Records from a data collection

********************

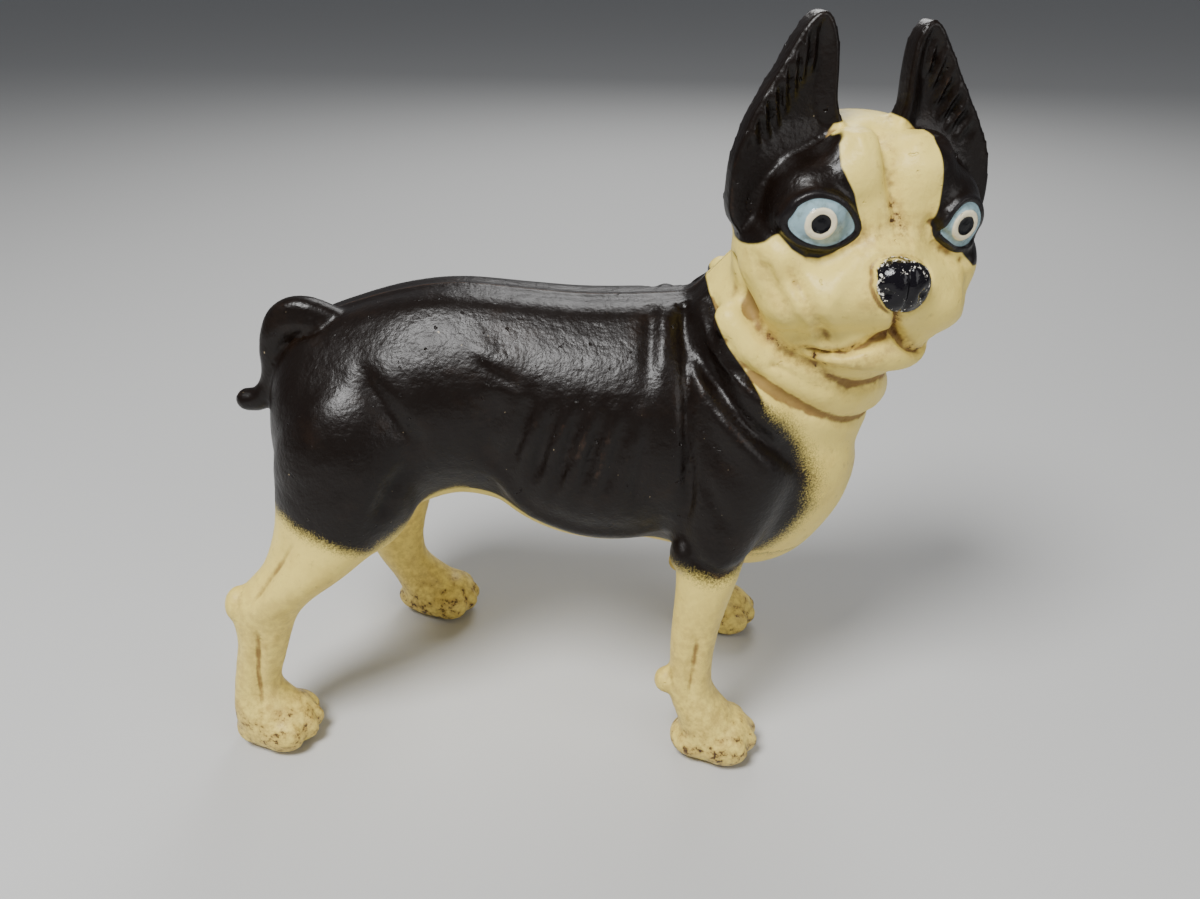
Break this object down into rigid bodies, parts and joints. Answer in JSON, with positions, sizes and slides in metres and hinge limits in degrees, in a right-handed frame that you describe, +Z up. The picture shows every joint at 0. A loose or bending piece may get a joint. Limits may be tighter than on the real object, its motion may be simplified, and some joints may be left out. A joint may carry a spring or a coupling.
{
  "type": "still bank",
  "caption": "Hollow cast figure of a standing terrier, parted lengthwise into two halves held by a screw, with a coin slot through the back of the head.",
  "frame": {"origin": "on the floor, under the middle of the figure, on the plane where the two castings meet", "axes": "+X towards the chest, +Y towards the dog's left side, +Z up"},
  "size_m": [0.2464, 0.1056, 0.246],
  "materials": {
    "right_casting": "dark brown-black and cream enamel over cast iron, aged",
    "left_casting": "dark brown-black and cream enamel over cast iron, aged",
    "washer_steel": "dull, lightly rusted",
    "screw_steel": "dull, lightly rusted"
  },
  "bodies": {
    "right_casting": {"right_half": "right_casting"},
    "left_casting": {"left_half": "left_casting"},
    "washer": {"screw_washer": "washer_steel"},
    "screw": {"clamp_screw": "screw_steel"}
  },
  "joints": [
    {"name": "half_off", "type": "slide", "parent": "right_casting", "child": "left_casting", "axis": [0, 1, 0], "range_m": [0, 0.08]},
    {"name": "screw_out", "type": "slide", "parent": "left_casting", "child": "washer", "axis": [0, 1, 0], "range_m": [0, 0.01587]},
    {"name": "screw_turn", "type": "hinge", "parent": "washer", "child": "screw", "pos_m": [-0.025, 0, 0.127], "axis": [0, 1, 0], "range_deg": [0, 4500]}
  ],
  "couplings": [
    {"joint": "screw_turn", "follows": "screw_out", "rad_per_m": 4947.4}
  ]
}
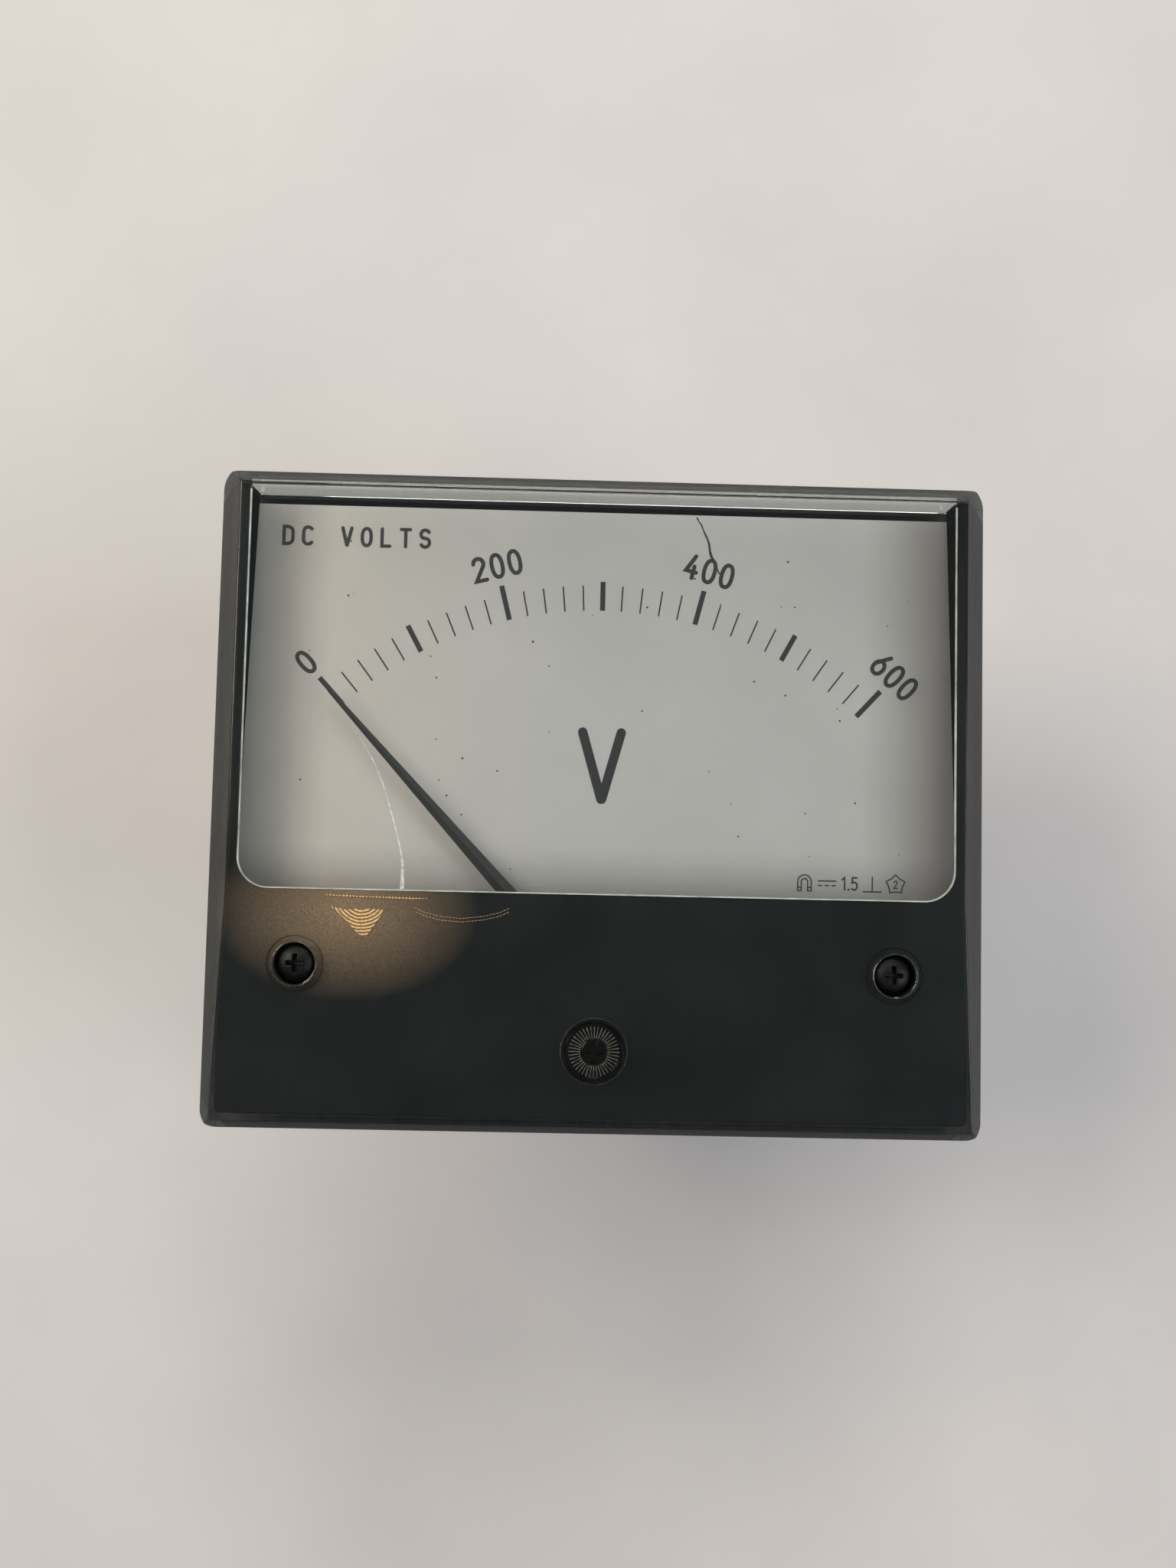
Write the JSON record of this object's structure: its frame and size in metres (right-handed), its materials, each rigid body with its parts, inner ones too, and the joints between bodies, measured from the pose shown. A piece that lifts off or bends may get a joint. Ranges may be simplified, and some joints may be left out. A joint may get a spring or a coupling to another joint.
{
  "type": "analog panel voltmeter",
  "caption": "Rectangular moving-coil panel voltmeter with a clear cover, dark lower band, zero adjuster, round rear barrel and threaded terminals.",
  "frame": {"origin": "centre of the outline in plan, at the level of the rear ends of the terminals, on which it rests face up", "axes": "+X right across the dial, +Y to 12 o'clock on the dial, +Z out of the dial"},
  "size_m": [0.1, 0.0844, 0.074],
  "materials": {
    "clear_acrylic": "clear moulded plastic with light wear",
    "dark_mask": "dark grey-green behind the clear cover",
    "black_moulding": "satin black moulding",
    "foam_rubber": "closed-cell foam",
    "black_steel": "black oxide",
    "plated_steel": "bright zinc",
    "soft_iron": "plain turned iron",
    "magnet_alloy": "ground magnet alloy",
    "cast_alloy": "die cast",
    "brass": "turned",
    "bronze_strip": "rolled strip",
    "enamelled_copper": "varnished winding",
    "dial_paint": "satin off-white paint on aluminium",
    "pointer_paint": "matt black paint on aluminium",
    "paper_laminate": "phenolic board",
    "resistor_coat": "baked coating",
    "red_sleeve": "insulated wire",
    "black_sleeve": "insulated wire"
  },
  "bodies": {
    "housing": {"front_cover": "clear_acrylic", "cover_mask": "dark_mask", "adjuster_clip": "bronze_strip", "rear_case": "black_moulding", "panel_gasket": "foam_rubber", "cover_screw_left": "black_steel", "cover_screw_right": "black_steel", "dial_screw_left": "plated_steel", "dial_screw_right": "plated_steel", "movement_screw_left": "plated_steel", "movement_screw_right": "plated_steel", "bridge_screw_left": "brass", "bridge_screw_right": "brass", "panel_stud_lower_left": "plated_steel", "panel_stud_lower_right": "plated_steel", "panel_stud_upper_left": "plated_steel", "panel_stud_upper_right": "plated_steel", "panel_nut_lower_left": "plated_steel", "panel_nut_lower_right": "plated_steel", "panel_nut_upper_left": "plated_steel", "panel_nut_upper_right": "plated_steel", "terminal_stud_pos": "brass", "terminal_stud_neg": "brass", "terminal_clamp_nut_pos": "brass", "terminal_clamp_nut_neg": "brass", "terminal_washer_pos": "brass", "terminal_washer_neg": "brass", "terminal_nut_pos": "brass", "terminal_nut_neg": "brass", "resistor_board": "paper_laminate", "multiplier_resistor_1": "resistor_coat", "multiplier_resistor_2": "resistor_coat", "multiplier_resistor_3": "resistor_coat", "lead_wire_pos": "red_sleeve", "lead_wire_neg": "black_sleeve", "dial_plate": "dial_paint", "pointer_stop_zero": "plated_steel", "pointer_stop_full": "plated_steel", "movement_frame": "cast_alloy", "yoke_ring": "soft_iron", "magnet_core": "magnet_alloy", "core_strap": "brass", "front_bridge": "cast_alloy", "rear_bridge": "cast_alloy", "front_jewel_screw": "brass", "rear_jewel_screw": "brass", "rear_spring_lever": "bronze_strip"},
    "zero_adjuster": {"zero_adjuster": "clear_acrylic"},
    "zero_lever": {"zero_lever": "bronze_strip"},
    "moving_system": {"coil_former": "cast_alloy", "coil_winding": "enamelled_copper", "front_pivot": "plated_steel", "rear_pivot": "plated_steel", "pointer": "pointer_paint", "balance_weight_left": "brass", "balance_weight_right": "brass", "balance_weight_tail": "brass", "hairspring_front": "bronze_strip", "hairspring_rear": "bronze_strip"}
  },
  "joints": [
    {"name": "zero_adjust", "type": "hinge", "parent": "housing", "child": "zero_adjuster", "pos_m": [0, -0.0316, 0.072], "axis": [0, 0, 1], "range_deg": [-40, 40]},
    {"name": "zero_lever_turn", "type": "hinge", "parent": "housing", "child": "zero_lever", "pos_m": [0, -0.0244, 0.0675], "axis": [0, 0, 1], "range_deg": [-4, 4]},
    {"name": "pointer_swing", "type": "hinge", "parent": "zero_lever", "child": "moving_system", "pos_m": [0, -0.0244, 0.0609], "axis": [0, 0, -1], "range_deg": [-2, 87.5], "stiffness_Nm_per_rad": 0.00002}
  ],
  "couplings": [
    {"joint": "zero_lever_turn", "follows": "zero_adjust", "ratio": 0.095}
  ]
}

********************

WHAT YOU HAVE TO DO:
Every line above that contains the word "into" should be reported.

TASK SOLUTION:
Break this object down into rigid bodies, parts and joints. Answer in JSON, with positions, sizes and slides in metres and hinge limits in degrees, in a right-handed frame that you describe, +Z up. The picture shows every joint at 0. A loose or bending piece may get a joint. Limits may be tighter than on the real object, its motion may be simplified, and some joints may be left out. A joint may carry a spring or a coupling.
  "caption": "Hollow cast figure of a standing terrier, parted lengthwise into two halves held by a screw, with a coin slot through the back of the head.",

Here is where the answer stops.